Gewerkschaftsfronten

Übersprungbewegung

d'Lëtzebuerger Land du 16.03.2012

Nachdem die Beschränkung des Inflationsausgleichs auf jährlich eine Indextranche bis zum Ende der Legislaturperiode politisch glimpflich verlaufen war, kommt der Reformwille der Regierung nächste Woche erneut unter Druck. Am Montagabend veranstaltet die am 1. März gegründete Gewerkschaftsfront von OGBL, LCGB, CGFP, Aleba, FNCTTFEL, FGFC und Syprolux eine Protestveranstaltung im alten Straßenbahndepot auf Limpertsberg, um eine Rentenrefom abzulehnen, die „zu einem schleichenden Abbau der heutigen Pensionen und zu Pensionskürzungen für die kommenden Generationen“ führe. Stattdessen solle die Rentenversicherung „durch solidarische Maßnahmen auf der Einnahmenseite und durch eine bessere Beschäftigungspolitik“ abgesichert werden. Auch wenn der CSV-nahe LCGB am Dienstag vorpreschte und die Kollegen von CGFP und FGFC mit der alten ADR-Forderung nach einer “einheitliche[n] Obergrenze für die Renten, die zur Zeit im Privatsektor und im öffentlichen Sektor besteht”, zu brüskieren versuchte.

Am Donnerstagnachmittag marschieren dann die in einer „Intersyndicale“ vereinten Lehrergewerkschaften SEW, Apess, Feduse, SNE und der Landesverband durch die Hauptstadt vom Ministerium des öffentlichen Dienstes zum Unterrichtsministerium, um gegen Kernelemente der Grundschulreform und der geplanten Sekundarschulreform, wie den Kompetenzunterricht, das Bewertungs- und Beförderungssystem für Schüler, zu protestieren. Gleichzeitig lehnen sie die Reform des Beamtenstatuts wegen der vorgesehenen Bewertungsprozeduren und des Managements durch Zielvereinbarung ab.

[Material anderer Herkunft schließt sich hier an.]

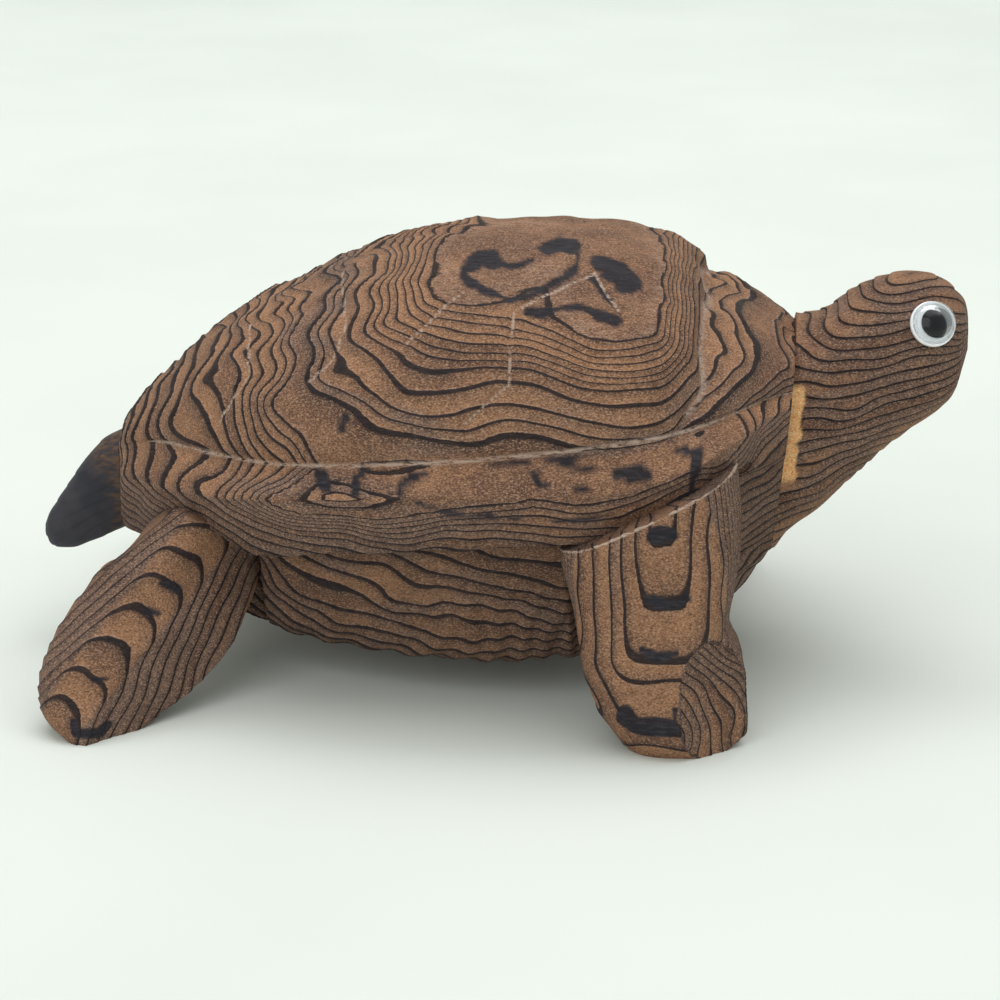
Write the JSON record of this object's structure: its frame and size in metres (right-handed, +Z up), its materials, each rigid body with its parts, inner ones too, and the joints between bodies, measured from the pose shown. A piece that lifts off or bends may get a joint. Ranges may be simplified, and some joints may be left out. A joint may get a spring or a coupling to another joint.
{
  "type": "carved wooden turtle figurine",
  "caption": "Standing turtle figurine carved from textured softwood, with a domed shell over a rim, raised head, splayed legs, dark tail and rolling eyes with loose pupils under clear caps.",
  "frame": {"origin": "on the surface that the feet stand on, under the middle of the figurine's length and width", "axes": "+X towards the snout, +Y to the turtle's left, +Z up"},
  "size_m": [0.1452, 0.1, 0.0675],
  "materials": {
    "carved_wood": "matt, grain worn into raised dark rings",
    "dark_wood": "matt, nearly black",
    "dowel_wood": "plain turned wood",
    "eye_white": "gloss",
    "eye_black": "satin",
    "eye_clear": "clear gloss"
  },
  "bodies": {
    "carving": {"shell_body": "carved_wood", "head_neck": "carved_wood", "tail": "dark_wood", "front_leg_right": "carved_wood", "front_leg_left": "carved_wood", "rear_leg_right": "carved_wood", "rear_leg_left": "carved_wood", "neck_dowel": "dowel_wood", "tail_dowel": "dowel_wood", "front_dowel_right": "dowel_wood", "front_dowel_left": "dowel_wood", "rear_dowel_right": "dowel_wood", "rear_dowel_left": "dowel_wood", "eye_backing_right": "eye_white", "eye_backing_left": "eye_white", "eye_cap_right": "eye_clear", "eye_cap_left": "eye_clear"},
    "pupil_right": {"eye_pupil_right": "eye_black"},
    "pupil_left": {"eye_pupil_left": "eye_black"}
  },
  "joints": [
    {"name": "pupil_roll_right", "type": "hinge", "parent": "carving", "child": "pupil_right", "pos_m": [0.06678, -0.00881, 0.05587], "axis": [0.2285, -0.8529, 0.4695], "continuous": true},
    {"name": "pupil_roll_left", "type": "hinge", "parent": "carving", "child": "pupil_left", "pos_m": [0.06678, 0.00881, 0.05587], "axis": [0.2285, 0.8529, 0.4695], "continuous": true}
  ]
}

Unterdessen verhandeln die für den öffentlichen Dienst zuständigen Minister François Biltgen und Octavie Modert weiter mit der CGFP über die Reform des Beamtenstatuts. Die CGFP-Führung hatte die Eckpunkte der Reform im Juli vergangenes Jahr zusammen mit dem Gehälterabkommen unterzeichnet und ihren Nationalvorstand leicht überrumpelt, um seine Zustimmung zu bekommen. Doch als die Details bekannt wurden, begann die Basis unter dem Druck der anderen Gewerkschaften zu murren und die Führung musste auf Distanz zu der Reform gehen. Bis Ende nächster Woche wollen die CSV-Minister nun die Gewerkschaft überzeugen, dass es ohne Reform des Statuts auch kein Gehälterabkommen gibt, und ihnen vorrechnen, dass eigentlich gar kein Geld mehr für die im Juli fällige Prämie und die für Anfang nächsten Jahres vorgesehene Punktwerterhöhung da sei.

Denn die im Comité de prévision des finances publiques vereinten Direktoren der Steuerverwaltungen sollen, wie im vergangenen Frühjahr, eine Aktualisierung der Steuerschätzung vorlegen und sie befürchten schon heute eine rezessionsbedingte Verschlechterung der Staatseinnahmen im laufenden Jahr. Dann müsste die Regierung über zusätzliche Einsparungen nachdenken, um das Haushaltsdefizit des Gesamtstaats bis zum Ende der Legislaturperiode auf Null zurückzufahren, beziehungsweise über eine Wiedereinführung der kurzlebigen Krisensteuer, deren Abschaffung sie unmittelbar vor den Gemeindewahlen versprochen hatte.

Welche explosive Mischung der Widerstand gegen und damit die politische Verantwortung für verschiedene Reformen, mögliche Ausgabenkürzungen und Steuererhöhungen aber werden kann, veranschaulicht die gereizte Stimmung zwischen CSV und LSAP und selbst innerhalb der Parteien. Dass sie deshalb um das Rauchverbot in Gaststätten streiten, wäre Konrad Lorenz als scheinbar unsinnige Übersprungbewegung nur folgerichtig erschienen.